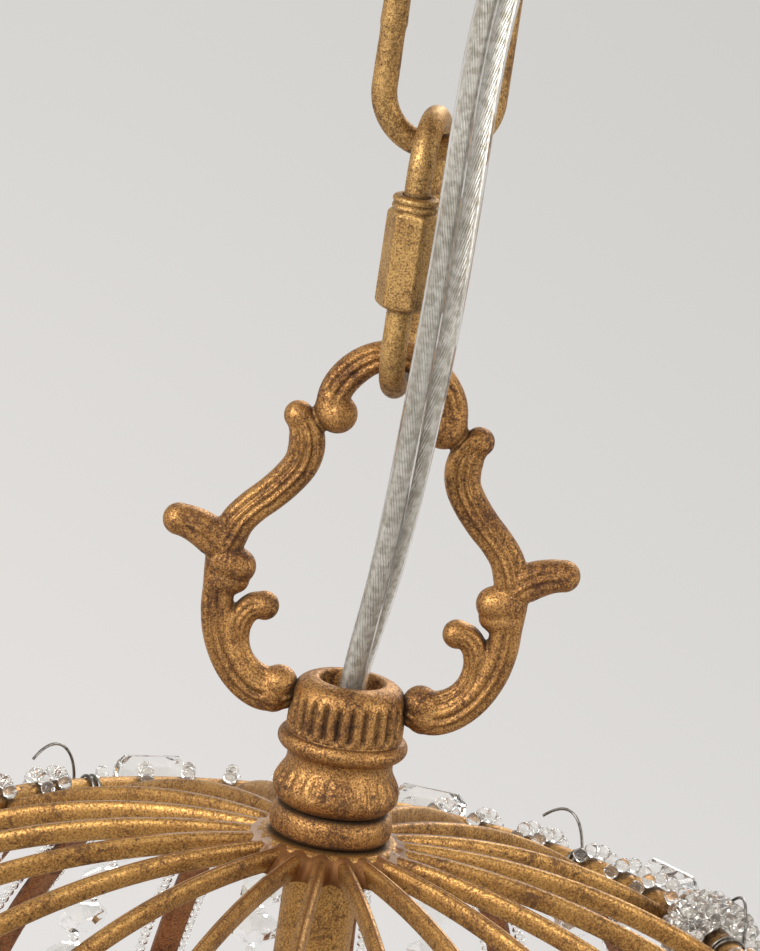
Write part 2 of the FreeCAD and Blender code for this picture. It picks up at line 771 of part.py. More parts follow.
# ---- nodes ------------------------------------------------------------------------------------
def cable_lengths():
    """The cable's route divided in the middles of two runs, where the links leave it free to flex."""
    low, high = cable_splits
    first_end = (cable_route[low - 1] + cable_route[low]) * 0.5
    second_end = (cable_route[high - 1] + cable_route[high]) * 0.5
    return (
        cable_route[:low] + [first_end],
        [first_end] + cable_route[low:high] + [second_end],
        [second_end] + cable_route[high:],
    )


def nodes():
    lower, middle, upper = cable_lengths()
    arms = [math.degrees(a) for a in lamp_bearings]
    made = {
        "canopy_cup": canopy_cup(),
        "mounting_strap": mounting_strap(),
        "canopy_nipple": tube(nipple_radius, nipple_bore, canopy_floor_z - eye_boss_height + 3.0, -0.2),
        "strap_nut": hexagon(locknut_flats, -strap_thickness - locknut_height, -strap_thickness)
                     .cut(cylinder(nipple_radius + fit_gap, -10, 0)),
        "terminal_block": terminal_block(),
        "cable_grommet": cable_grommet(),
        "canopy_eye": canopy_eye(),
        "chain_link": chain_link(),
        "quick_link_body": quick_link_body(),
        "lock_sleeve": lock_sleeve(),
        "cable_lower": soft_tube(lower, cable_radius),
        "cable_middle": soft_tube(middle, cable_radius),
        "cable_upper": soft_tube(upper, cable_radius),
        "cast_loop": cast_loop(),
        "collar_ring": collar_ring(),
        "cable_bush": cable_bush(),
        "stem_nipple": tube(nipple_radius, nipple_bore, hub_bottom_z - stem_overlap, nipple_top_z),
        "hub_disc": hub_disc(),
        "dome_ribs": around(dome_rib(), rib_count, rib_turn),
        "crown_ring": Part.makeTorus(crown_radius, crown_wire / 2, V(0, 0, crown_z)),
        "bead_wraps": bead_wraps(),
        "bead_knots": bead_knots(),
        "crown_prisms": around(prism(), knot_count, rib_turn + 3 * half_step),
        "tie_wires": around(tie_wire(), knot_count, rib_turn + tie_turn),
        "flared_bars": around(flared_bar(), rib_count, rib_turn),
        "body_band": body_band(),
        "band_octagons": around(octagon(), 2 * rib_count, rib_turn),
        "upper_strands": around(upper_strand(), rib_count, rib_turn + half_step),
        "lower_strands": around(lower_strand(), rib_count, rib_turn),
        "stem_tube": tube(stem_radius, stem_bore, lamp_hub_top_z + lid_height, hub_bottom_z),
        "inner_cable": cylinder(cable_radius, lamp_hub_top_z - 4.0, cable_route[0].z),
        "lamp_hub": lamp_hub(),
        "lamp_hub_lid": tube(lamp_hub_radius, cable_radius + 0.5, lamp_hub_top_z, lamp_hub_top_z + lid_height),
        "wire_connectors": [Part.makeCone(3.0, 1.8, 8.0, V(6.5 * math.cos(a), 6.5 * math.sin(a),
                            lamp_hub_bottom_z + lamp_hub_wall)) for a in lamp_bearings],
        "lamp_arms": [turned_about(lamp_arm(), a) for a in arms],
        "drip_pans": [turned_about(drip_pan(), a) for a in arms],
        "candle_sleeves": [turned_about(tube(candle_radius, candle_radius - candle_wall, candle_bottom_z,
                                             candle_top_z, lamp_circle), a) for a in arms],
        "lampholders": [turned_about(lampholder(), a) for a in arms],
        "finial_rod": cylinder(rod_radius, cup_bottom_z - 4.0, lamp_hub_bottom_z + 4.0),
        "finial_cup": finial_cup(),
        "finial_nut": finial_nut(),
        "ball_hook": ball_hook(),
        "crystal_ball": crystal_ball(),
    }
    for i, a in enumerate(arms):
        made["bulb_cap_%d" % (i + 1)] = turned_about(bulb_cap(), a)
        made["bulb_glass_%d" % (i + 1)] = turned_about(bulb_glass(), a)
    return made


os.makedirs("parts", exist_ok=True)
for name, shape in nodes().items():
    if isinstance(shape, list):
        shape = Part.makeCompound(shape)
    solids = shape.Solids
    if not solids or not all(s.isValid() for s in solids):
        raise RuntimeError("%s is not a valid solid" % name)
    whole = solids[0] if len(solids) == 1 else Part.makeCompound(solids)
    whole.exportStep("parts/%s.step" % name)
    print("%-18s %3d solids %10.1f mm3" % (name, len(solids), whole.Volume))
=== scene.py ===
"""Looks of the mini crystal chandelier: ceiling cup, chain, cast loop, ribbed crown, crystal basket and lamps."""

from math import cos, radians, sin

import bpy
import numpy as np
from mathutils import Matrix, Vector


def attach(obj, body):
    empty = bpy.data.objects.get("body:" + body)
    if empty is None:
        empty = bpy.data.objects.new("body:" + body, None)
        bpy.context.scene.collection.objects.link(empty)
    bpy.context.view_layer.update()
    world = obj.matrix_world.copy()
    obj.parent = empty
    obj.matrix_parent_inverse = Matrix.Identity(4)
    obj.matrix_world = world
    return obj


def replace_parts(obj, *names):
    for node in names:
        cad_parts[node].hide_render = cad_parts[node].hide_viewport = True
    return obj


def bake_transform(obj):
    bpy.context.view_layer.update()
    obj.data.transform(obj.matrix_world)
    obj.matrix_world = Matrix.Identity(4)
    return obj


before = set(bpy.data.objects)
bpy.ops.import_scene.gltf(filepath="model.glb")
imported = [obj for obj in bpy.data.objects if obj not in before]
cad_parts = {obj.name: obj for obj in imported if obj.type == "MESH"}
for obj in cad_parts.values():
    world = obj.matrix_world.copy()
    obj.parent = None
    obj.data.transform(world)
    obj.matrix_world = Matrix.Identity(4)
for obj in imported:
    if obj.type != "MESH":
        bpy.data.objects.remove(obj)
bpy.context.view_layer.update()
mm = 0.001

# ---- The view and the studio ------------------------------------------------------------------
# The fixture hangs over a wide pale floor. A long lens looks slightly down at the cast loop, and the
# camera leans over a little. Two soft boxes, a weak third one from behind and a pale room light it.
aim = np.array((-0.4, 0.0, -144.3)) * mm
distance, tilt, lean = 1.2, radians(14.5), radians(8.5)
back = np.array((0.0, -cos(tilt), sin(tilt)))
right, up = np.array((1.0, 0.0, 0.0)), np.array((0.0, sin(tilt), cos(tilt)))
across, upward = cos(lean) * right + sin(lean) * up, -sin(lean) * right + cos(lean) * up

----

→ **AIM**:
Output exactly the lines running from the line containing "for i, a in" through the line containing "bpy.context.scene.collection.objects.link(empty)", and only those lines.

→ **ANSWER TO THIS EXERCISE**:
    for i, a in enumerate(arms):
        made["bulb_cap_%d" % (i + 1)] = turned_about(bulb_cap(), a)
        made["bulb_glass_%d" % (i + 1)] = turned_about(bulb_glass(), a)
    return made


os.makedirs("parts", exist_ok=True)
for name, shape in nodes().items():
    if isinstance(shape, list):
        shape = Part.makeCompound(shape)
    solids = shape.Solids
    if not solids or not all(s.isValid() for s in solids):
        raise RuntimeError("%s is not a valid solid" % name)
    whole = solids[0] if len(solids) == 1 else Part.makeCompound(solids)
    whole.exportStep("parts/%s.step" % name)
    print("%-18s %3d solids %10.1f mm3" % (name, len(solids), whole.Volume))
=== scene.py ===
"""Looks of the mini crystal chandelier: ceiling cup, chain, cast loop, ribbed crown, crystal basket and lamps."""

from math import cos, radians, sin

import bpy
import numpy as np
from mathutils import Matrix, Vector


def attach(obj, body):
    empty = bpy.data.objects.get("body:" + body)
    if empty is None:
        empty = bpy.data.objects.new("body:" + body, None)
        bpy.context.scene.collection.objects.link(empty)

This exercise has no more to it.